I haven’t posted much on the forums because it took forever to get a proper diagnosis for my PALS. Symptoms were concerning enough to see a doctor in March 2022, but it took until May 2023 to get the official ALS diagnosis. His form of ALS was aggressively fast, though he managed to stay relatively physically independent until the very end.
It’s surreal that his body is gone, but it is also freeing. My PALS also had FTD symptoms that accompanied the ALS and I spent almost two years watching the man I love lose his ability to speak, work, and think before his body gave out too. I feel like I did a lot of the grieving along the way - by the time he passed, he was just a man who resembled the man I married. So many of the things that drew me to him 10 years ago were taken away by ALS/FTD. While I was not much of a physical caregiver, I shouldered all of the load of making household decisions, planning, shopping, budgeting, driving, managing appointments…..it was mentally exhausting to be in survival mode while my husband refused every service and adaptive device that was offered.
I feel like I am waiting for a bigger wave of debilitating grief to hit — I was sad when he was obviously declining, but my overwhelming emotion when he passed was relief and peace. The suffering ended for both of us when he finally took his last breath.

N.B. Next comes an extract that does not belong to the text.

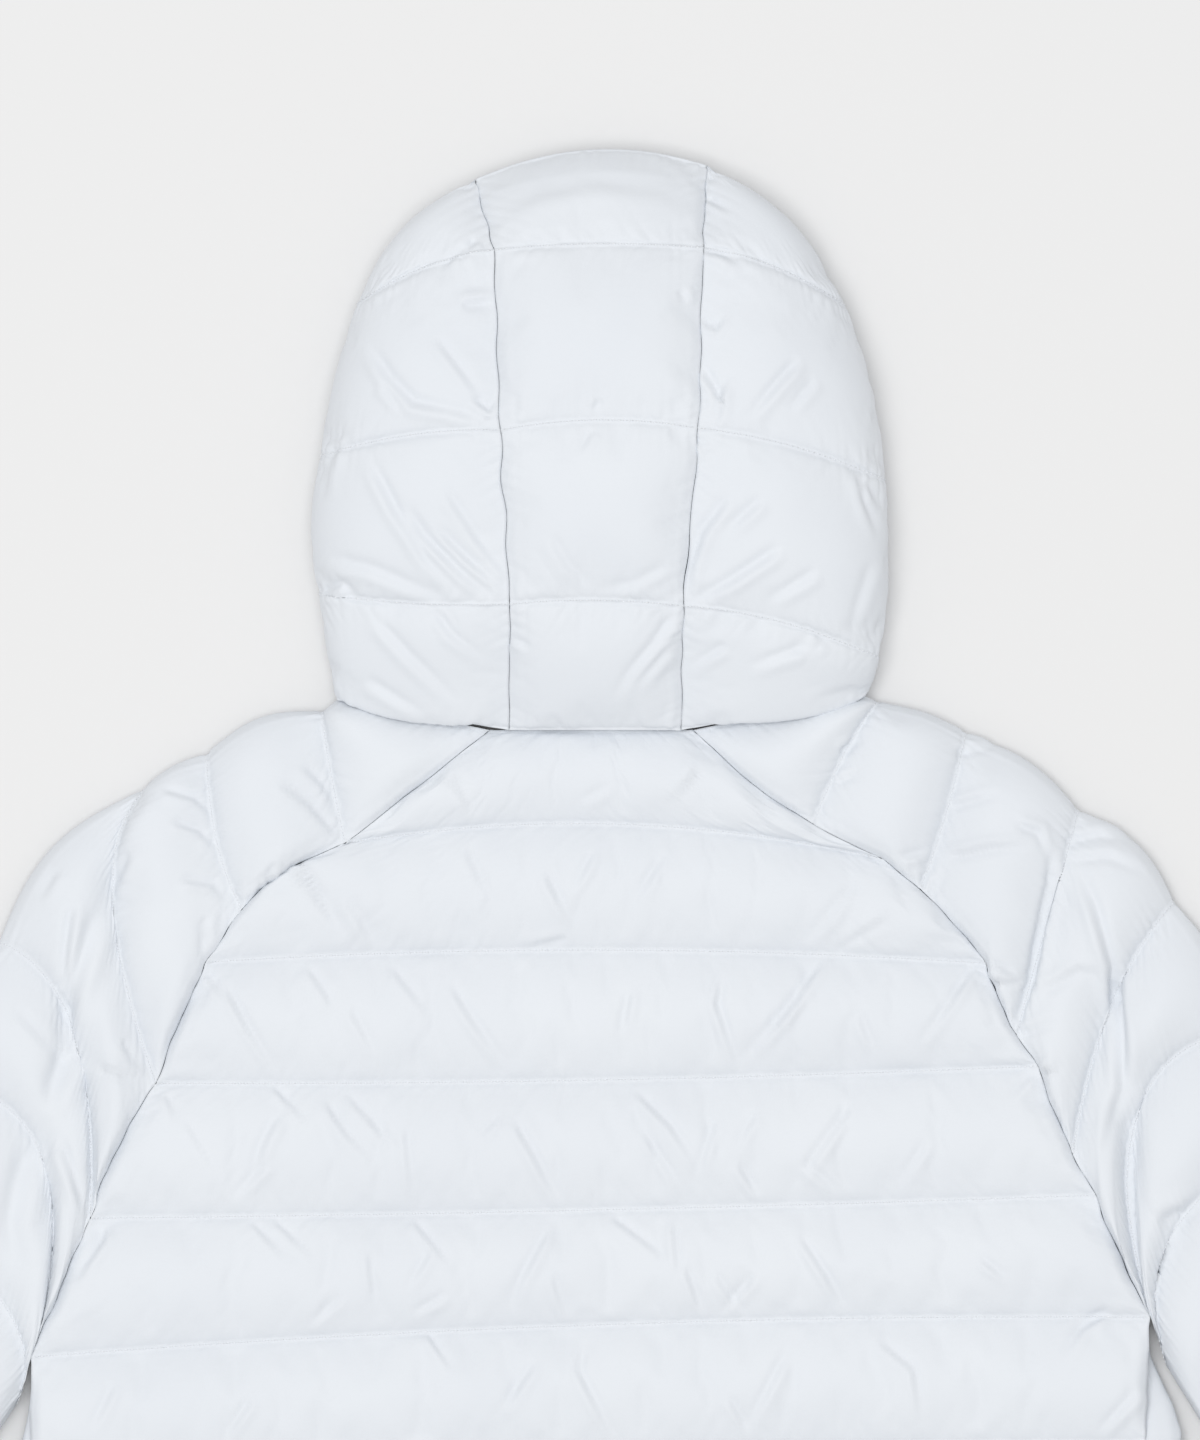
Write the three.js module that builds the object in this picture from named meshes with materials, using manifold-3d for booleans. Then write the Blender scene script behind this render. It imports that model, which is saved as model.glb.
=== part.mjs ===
// A white quilted puffer jacket, laid face down on a flat surface with its hood laid up above the neck
// and its raglan sleeves drawn down beside the body.
// Millimetres, +Z up. X runs across the jacket, +Y from the hem to the hood, and the jacket rests on z = 0.
// The tables measure X from the middle of the back and Y from the back neck seam.

import * as THREE from "three";
import Module from "manifold-3d";
import { mergeVertices } from "three/addons/utils/BufferGeometryUtils.js";

// Padded walls
const SEAM_GAP = 0.3; // between two pieces that are sewn together
const UNDER_WALL = 13; // height of the layer that lies on the surface
const OVER_FLOOR = UNDER_WALL + SEAM_GAP; // inner face of the layer that lies on top
const STITCH_WALL = 4; // wall left under a stitched line of the top layer
const SEAM_TOP = OVER_FLOOR + STITCH_WALL; // height of the seams between top panels
const BODY_CREST = 15; // how far a channel of the back swells above its stitching
const SLEEVE_CREST = 16;
const UNDER_LIFT = 3; // how far stitching stays off the surface underneath
const REST_CREST = 0.9; // a channel lies on the surface where it has this share of its swell
const EDGE_SWELL = 34; // distance from a seam over which a channel reaches its full height
const BAFFLE_STEPS = 3; // rows of the mesh in one quilted channel
const CREST_POWER = 0.6; // below 1 a channel is fuller than half a sine wave

// Side of the body, where the front wraps round the edge to a seam that lies on top
const WRAP_SET_IN = 6; // how far the side seam slants inwards through the wall

// Front opening
const ZIP_WIDTH = 14;
const ZIP_THICKNESS = 2.4;
const ZIP_FLOOR = 8; // height of the tape's lower face
const ZIP_HALF = ZIP_WIDTH / 2;
const OPENING_EDGE = ZIP_HALF + SEAM_GAP;
const OPENING_LIFT = 5; // the fronts round up from the surface beside the zip
const ZIP_TOP = -1.5;
const SLIDER = { width: 9, length: 12, thickness: 3.1, bevel: 1, y: -12 };
const PIVOT = { y: -15, z: 2.35, pin: 0.5, hole: 0.8, sides: 16 }; // the pull hinges on a pin along X
const LUG = { width: 2, half: 1.5, below: 1.4 };
const PULL = { width: 6.4, tail: 24, thickness: 1.5, notchHalf: 1.3, notchEnd: 2.6, ear: 1.2 };
const PULL_SLOT = { half: 1.2, from: 11, to: 20 };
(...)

It has been challenging to not really fit in with any of the established groups - without the diagnosis, we had nowhere to go. With the diagnosis, he was choosing a path that was atypical (refusing all treatments and assistive devices). I don’t know if this is the right spot, but I’m craving conversations with others who get it. My support system is amazing, but very few truly understand the hell that was experienced during these last 2 years.